An inordinate amount of classmates even marry each other, which always seems to me to be overdoing the bonding bit, but at least they know what they are getting.

A couple of years after qualifying, life gets in the way. The class is scattered, doctors relocate, travel or bury themselves in the backwoods.

Some, as inevitably as the return of the swallows, end up back in the teaching hospital or as general practioners in the town and it falls on them to organise the reunion.

Ten years seems a reasonable time to hold the first get together and it is probably the one that creates the most angst. It's the " where are you now" question.

"Where are you now?" - a seemingly innocuous inquiry can be translated into "What position do you hold? Where are you working and at what level? What part of the world do you now live in? Do you make a lot of money? Have you pub- lished much? Is the place where you live as big a dump as we've been led to believe? What are you driving, and is your pension plan in order?"

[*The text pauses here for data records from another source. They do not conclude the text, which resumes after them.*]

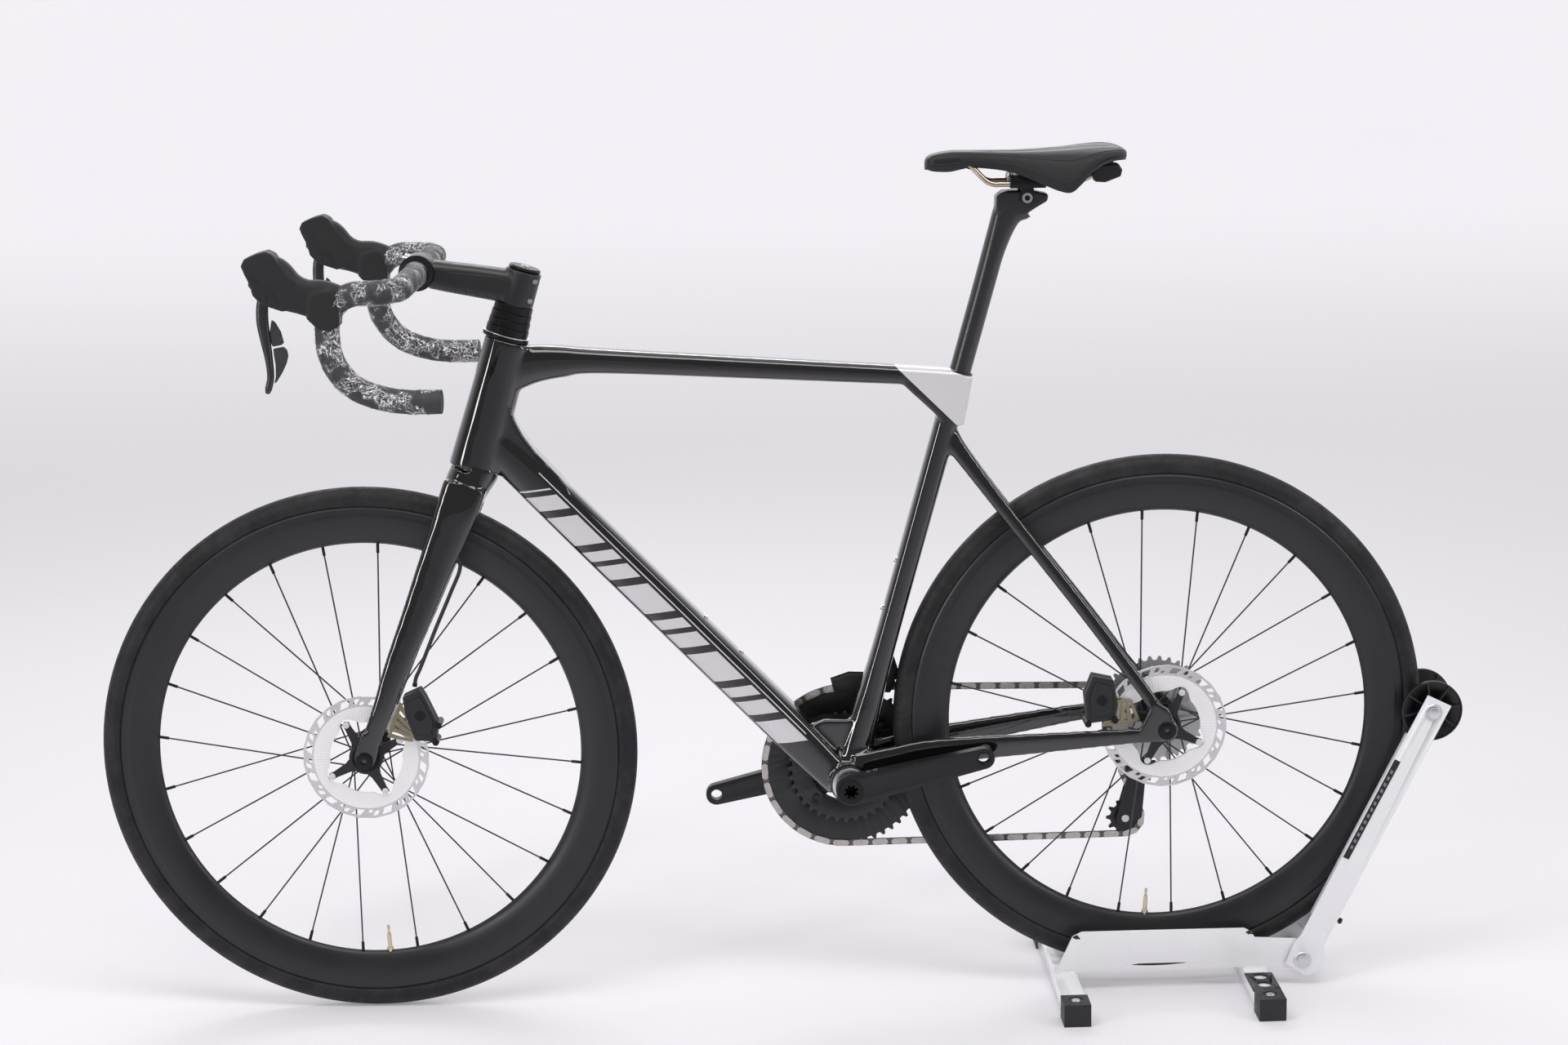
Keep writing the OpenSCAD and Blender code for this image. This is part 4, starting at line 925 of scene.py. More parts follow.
def caliper_pieces(tag, outline, fins, y, body, place):
    """Split caliper body with a slotted fin plate, orange clip, bleed bolt and mounting bolts."""
    inner = extrude(outline, y - 11, y - 1.6)
    outer = extrude(outline, y + 1.6, y + 11.5)
    cx = sum(p[0] for p in outline) / len(outline)
    cz = sum(p[1] for p in outline) / len(outline)
    shrink = [((p[0] - cx) * 0.72 + cx, (p[1] - cz) * 0.72 + cz) for p in outline]
    cap = extrude(shrink, y + 10.5, y + 13.5)
    ob = piece(tag + "_caliper_body", [inner, outer, cap], panel_black, body, (tag + "_caliper",),
               place, edge=32,
               bevel=1.1, segments=3)
    bolts = [disc((p[0], 0, p[1]), y - 13.4, y + 14.4, 4.3, 24) for p in outline[:2]]
    bolts += [disc((p[0], 0, p[1]), y - 14.0, y + 15.0, 2.2, 6) for p in outline[:2]]
    bolts.append(disc((cx, 0, cz), y + 12.8, y + 14.6, 6.2, 40))
    piece(tag + "_caliper_bolts", bolts, black_alloy, body, (), place, edge=35, bevel=0.3)
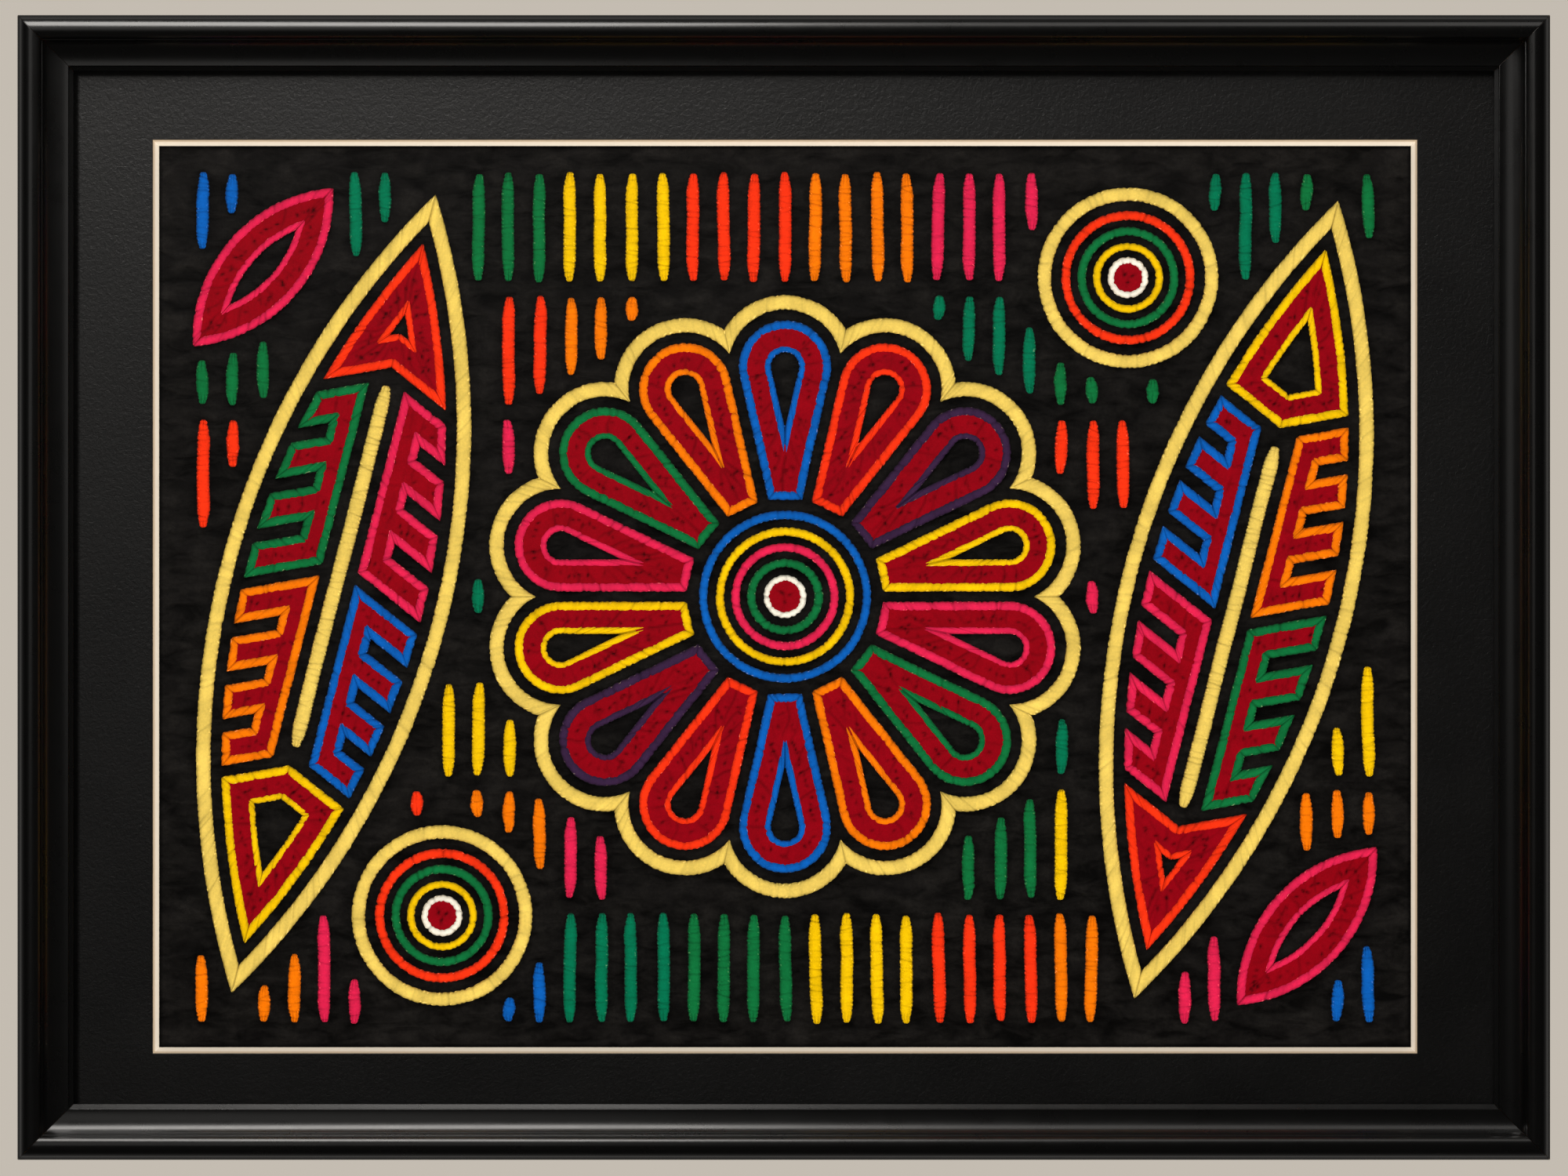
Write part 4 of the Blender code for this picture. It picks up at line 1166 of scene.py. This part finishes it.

If the question has been asked by a contented junior doctor who works in the least appealing part of Wales it is not too threatening. If the same question is asked by an elegant professor from the finest hospital in San Francisco it can make you feel like a complete waster.

There are two ways around this. Don't go, or lie. Lying is probably more fun, and borrow a Range Rover while you're at it. "I read auras my dear, make an absolute bloody fortune at it.

"Oh I gave up mainstream medicine, don't you know, so old hat and there's not much call for it in the West End."

Usually, after 10 years if someone doesn't attend, it's because they don't want to. As a general rule, the person farthest away will be the first to confirm attendance and will fly in from Malaysia or Manhattan, while the GP round the corner will have made other plans.

Sadly, by the 20-year mark, statistics will have had their inexorable and vicious way and it has become likely that one or more will have died. Then reunions take on an extra relevance, as you know that if you skip it you may never meet some of your friends again.

Mind you, when you do meet them you may not recognise them. It seems that every girl in the 1980s had curly hair. After several episodes of failing to recognise female classmates I came to the conclusion that I was the only one in the class with natural curls.

Or maybe I'm the only one without a hair straightener. Who knows? In any case, the girls in the class now look better than ever, even without combat jackets and leg warmers.

The lads have spent less on their looks but as they are wearing large grins of delight at meeting up again, they don't look too bad either. In fact, everyone comments on how nobody has changed at all, until somebody produces photos. Then the extra few stone and the wrinkles become far more obvious.

It is true. The 20 year is the best. It does not take more than a few "Do you remember . . ." stories for the years to drop like magic off some stolid surgeon and the youth who made a show of himself at the med ball re-emerges, just as much fun and far more mellow.

Husbands, wives, partners and children meet and mingle. It is strange and a little spooky to see the children of old friends playing together, blissfully unaware of history.

Nobody gives a damn what you are doing. You could have reinvented yourself as a sheep farmer in Leitrim without raising an eyebrow on the most honour laden consultant in the room.

Or you could have won a Nobel prize. We're past all that. If anyone asks "Where are you now?" then they probably intend to visit you.

In the middle of all the stories, hugs, meals, speeches and music sessions (the lads with the guitars are woefully rusty, but that's understandable) comes the time for the group photograph.

The class gathers and the significant others step out of the picture. It is like being on a ship waving goodbye to the people on the shore. For the first time in a decade the class, who had spent six years being taught, examined, quantified and analysed are together again. They had started as school-kids and finished as doctors.

They had affairs, sessions, rows, fights and a lot of growing up in common, and once again they are together.

And as for the ones who couldn't make it, for reasons trivial or tragic, well, they are there too in some strange indefinable way.